We next solve the new BOE in $\text{(6)}$ by showing that $v^{\prime }=\alpha v^{\ast }+c\mathbf{1}$ with $c=\beta /(1-\gamma )$ is a solution of $\text{(6)}$. In particular, substituting $v^{\prime }=\alpha v^{\ast }+c\mathbf{1}$ into $\text{(6)}$ gives $$\alpha v^{\ast }+c\mathbf{1}=\underset{\pi \in \mathrm{\Pi }}{max}(\alpha r_{\pi }+\beta \mathbf{1}+\gamma P_{\pi }(\alpha v^{\ast }+c\mathbf{1}))=\underset{\pi \in \mathrm{\Pi }}{max}(\alpha r_{\pi }+\beta \mathbf{1}+\alpha \gamma P_{\pi }{v}^{\ast }+c\gamma \mathbf{1})$$ where the last equality is due to the fact that $P_{\pi }\mathbf{1}=\mathbf{1}$. The above equation can be reorganized as $$\alpha v^{\ast }=\underset{\pi \in \mathrm{\Pi }}{max}(\alpha r_{\pi }+\alpha \gamma P_{\pi }{v}^{\ast })+\beta \mathbf{1}+c\gamma \mathbf{1}-c\mathbf{1}$$ which is equivalent to $$\beta \mathbf{1}+c\gamma \mathbf{1}-c\mathbf{1}=0$$

Since $c=\beta /(1-\gamma )$, the above equation is valid and hence $v^{\prime }=\alpha v^{\ast }+c\mathbf{1}$ is the solution of $\text{(6)}$. Since $\text{(6)}$ is the BOE, $v^{\prime }$ is also the unique solution.

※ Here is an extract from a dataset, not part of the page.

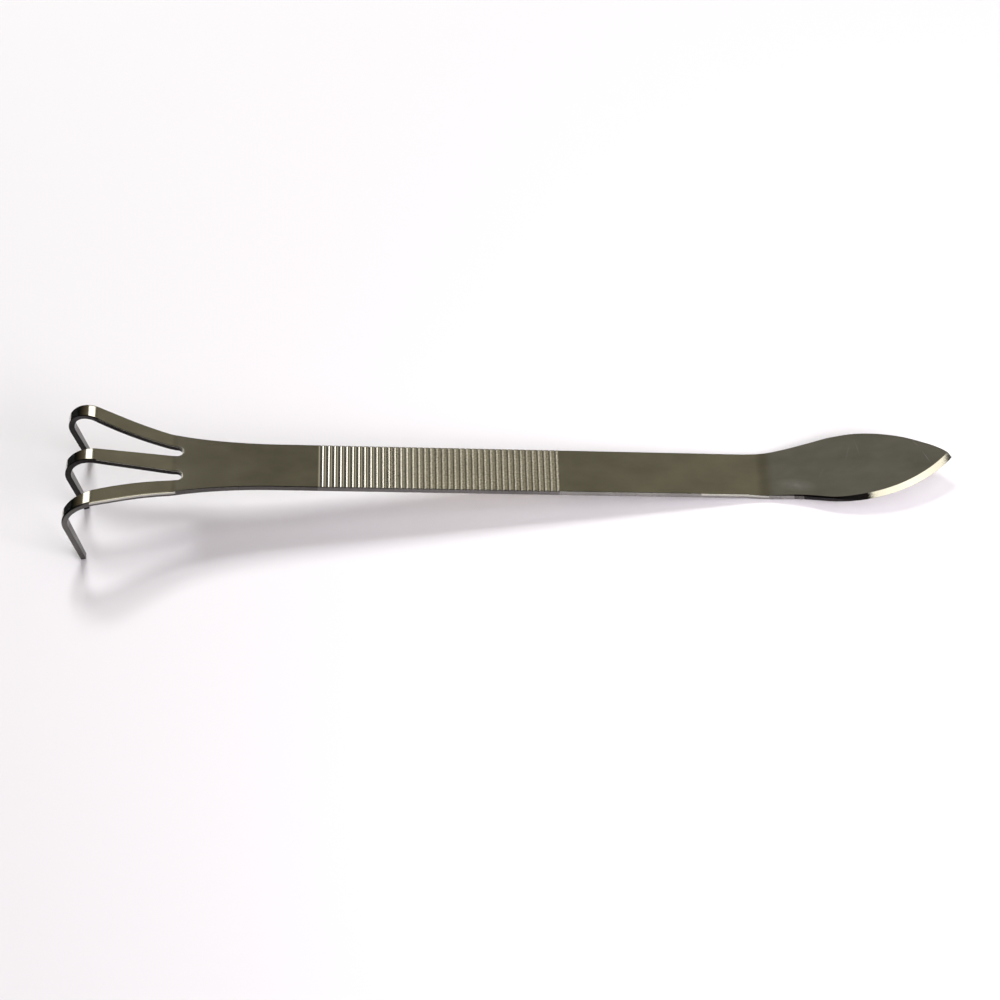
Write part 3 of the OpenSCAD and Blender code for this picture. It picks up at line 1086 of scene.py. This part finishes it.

Finally, since $v^{\prime }$ is an affine transformation of $v^{\ast }$, the relative relationships between the action values remain the same.

Hence, the greedy optimal policy derived from $v^{\prime }$ is the same as that from $v^{\ast }:\arg \underset{\pi \in \mathrm{\Pi }}{max}(r_{\pi }+\gamma P_{\pi }{v}^{\prime })$ is the same as $\arg \underset{\pi }{max}(r_{\pi }+\gamma P_{\pi }{v}^{\ast })$.